▶ _What is asked_: Your task is to reproduce the material exactly.
--------------------------------------------------
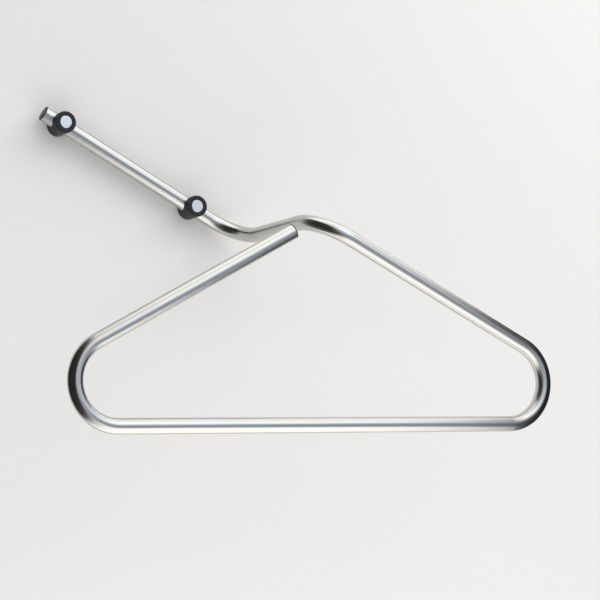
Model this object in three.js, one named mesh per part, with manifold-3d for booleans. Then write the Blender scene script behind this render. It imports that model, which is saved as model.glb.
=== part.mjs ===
// Wall-mounted clothes hanger: one bent steel tube, held off the wall by two round spacers.
//
// Millimetres, +Z up. The wall is the plane y = 0, the room is on its -Y side and +X is to the right.
// The origin lies on the wall, midway between the two fixing screws.
import * as THREE from 'three';
import { mergeVertices } from 'three/addons/utils/BufferGeometryUtils.js';
import Module from 'manifold-3d';

const wasm = await Module();
wasm.setup();

// ---- Driving dimensions ----

// Tube section
const tubeDiameter = 14;
const tubeWall = 1.5;
const bendRadius = 38;

// Route of the tube's centre line: arm along the wall, step out from it, loop parallel to it
const armFromWall = 10;
const armSlope = 29.3;
const fixingSpacing = 148;
const armPastOuterFixing = 18.5;
const armPastInnerFixing = 19.5;
const loopFromWall = 172;
const loopWidth = 473;
const shoulderSlope = 28;
const loopEndGap = 28;

// Spacers
const spacerDiameter = 20;
const spacerLength = 24;
const spacerFloor = 1.6;
const spacerNoseRadius = 0.8;
const spacerFootChamfer = 0.4;
const plugReliefDepth = 1.2;

// Covers in the spacers' noses
const coverDiameter = 11.5;
const coverThickness = 1.2;
const coverSkirtWall = 0.8;
const coverSkirtLength = 1.6;
const coverProud = 0.3;
const coverChamfer = 0.3;

// Screws
const screwDiameter = 4.5;
const screwLength = 55;
const screwPointLength = 6;
const screwHeadDiameter = 8.6;
const screwHeadHeight = 2.4;
const screwHeadEdge = 0.8;

// Wall plugs
const plugDiameter = 8;
const plugLength = 40;
const plugNoseLength = 5;
const plugNoseDiameter = 5.8;
const plugRidgeCount = 6;
const plugRidgeDepth = 0.5;
const plugPlainLength = 8;
const plugSlotWidth = 1.2;

// Caps in the tube's ends
const capThickness = 0.7;
const capEdgeRadius = 0.2;
const spigotLength = 8;
const spigotChamfer = 0.8;

// Clearances
const seatGap = 0.3;
const screwHoleGap = 0.4;

// Fineness
const tubeSides = 32;
const boreSides = 20;
const degreesPerStation = 9;
const spacerSides = 48;
const smallSides = 24;
const edgeSteps = 3;

// ---- Finishes ----

const satinSteel = { color: 0xb9bbbc, roughness: 0.32, metalness: 1 };
const blackPlastic = { color: 0x1b1b1f, roughness: 0.5, metalness: 0 };
const paleMetal = { color: 0xc2cdd4, roughness: 0.55, metalness: 0.6 };
const zincSteel = { color: 0xb4b6b0, roughness: 0.4, metalness: 1 };
const greyNylon = { color: 0x9a9d9c, roughness: 0.7, metalness: 0 };

// ---- Sizes that follow ----

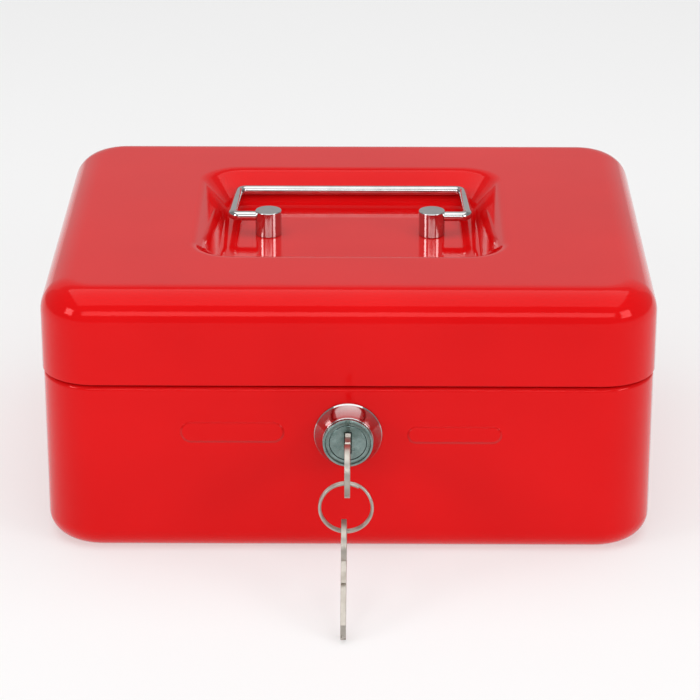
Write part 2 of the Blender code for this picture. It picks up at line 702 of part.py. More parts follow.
--------------------------------------------------
▶ _Finished task_:
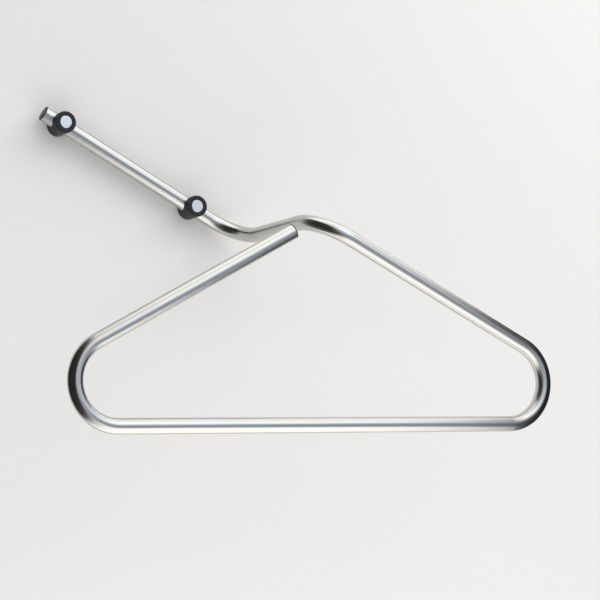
Model this object in three.js, one named mesh per part, with manifold-3d for booleans. Then write the Blender scene script behind this render. It imports that model, which is saved as model.glb.
=== part.mjs ===
// Wall-mounted clothes hanger: one bent steel tube, held off the wall by two round spacers.
//
// Millimetres, +Z up. The wall is the plane y = 0, the room is on its -Y side and +X is to the right.
// The origin lies on the wall, midway between the two fixing screws.
import * as THREE from 'three';
import { mergeVertices } from 'three/addons/utils/BufferGeometryUtils.js';
import Module from 'manifold-3d';

const wasm = await Module();
wasm.setup();

// ---- Driving dimensions ----

// Tube section
const tubeDiameter = 14;
const tubeWall = 1.5;
const bendRadius = 38;

// Route of the tube's centre line: arm along the wall, step out from it, loop parallel to it
const armFromWall = 10;
const armSlope = 29.3;
const fixingSpacing = 148;
const armPastOuterFixing = 18.5;
const armPastInnerFixing = 19.5;
const loopFromWall = 172;
const loopWidth = 473;
const shoulderSlope = 28;
const loopEndGap = 28;

// Spacers
const spacerDiameter = 20;
const spacerLength = 24;
const spacerFloor = 1.6;
const spacerNoseRadius = 0.8;
const spacerFootChamfer = 0.4;
const plugReliefDepth = 1.2;

// Covers in the spacers' noses
const coverDiameter = 11.5;
const coverThickness = 1.2;
const coverSkirtWall = 0.8;
const coverSkirtLength = 1.6;
const coverProud = 0.3;
const coverChamfer = 0.3;

// Screws
const screwDiameter = 4.5;
const screwLength = 55;
const screwPointLength = 6;
const screwHeadDiameter = 8.6;
const screwHeadHeight = 2.4;
const screwHeadEdge = 0.8;

// Wall plugs
const plugDiameter = 8;
const plugLength = 40;
const plugNoseLength = 5;
const plugNoseDiameter = 5.8;
const plugRidgeCount = 6;
const plugRidgeDepth = 0.5;
const plugPlainLength = 8;
const plugSlotWidth = 1.2;

// Caps in the tube's ends
const capThickness = 0.7;
const capEdgeRadius = 0.2;
const spigotLength = 8;
const spigotChamfer = 0.8;

// Clearances
const seatGap = 0.3;
const screwHoleGap = 0.4;

// Fineness
const tubeSides = 32;
const boreSides = 20;
const degreesPerStation = 9;
const spacerSides = 48;
const smallSides = 24;
const edgeSteps = 3;

// ---- Finishes ----

const satinSteel = { color: 0xb9bbbc, roughness: 0.32, metalness: 1 };
const blackPlastic = { color: 0x1b1b1f, roughness: 0.5, metalness: 0 };
const paleMetal = { color: 0xc2cdd4, roughness: 0.55, metalness: 0.6 };
const zincSteel = { color: 0xb4b6b0, roughness: 0.4, metalness: 1 };
const greyNylon = { color: 0x9a9d9c, roughness: 0.7, metalness: 0 };

// ---- Sizes that follow ----

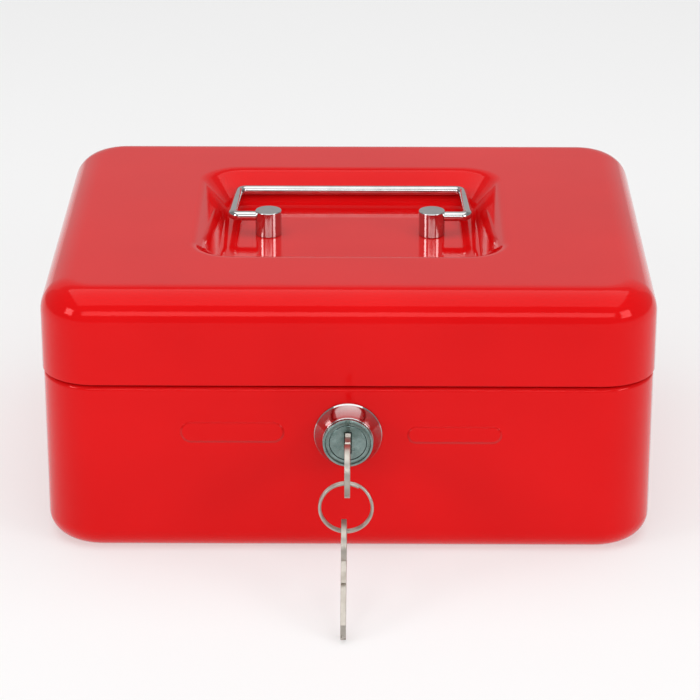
Write part 2 of the Blender code for this picture. It picks up at line 702 of part.py. More parts follow.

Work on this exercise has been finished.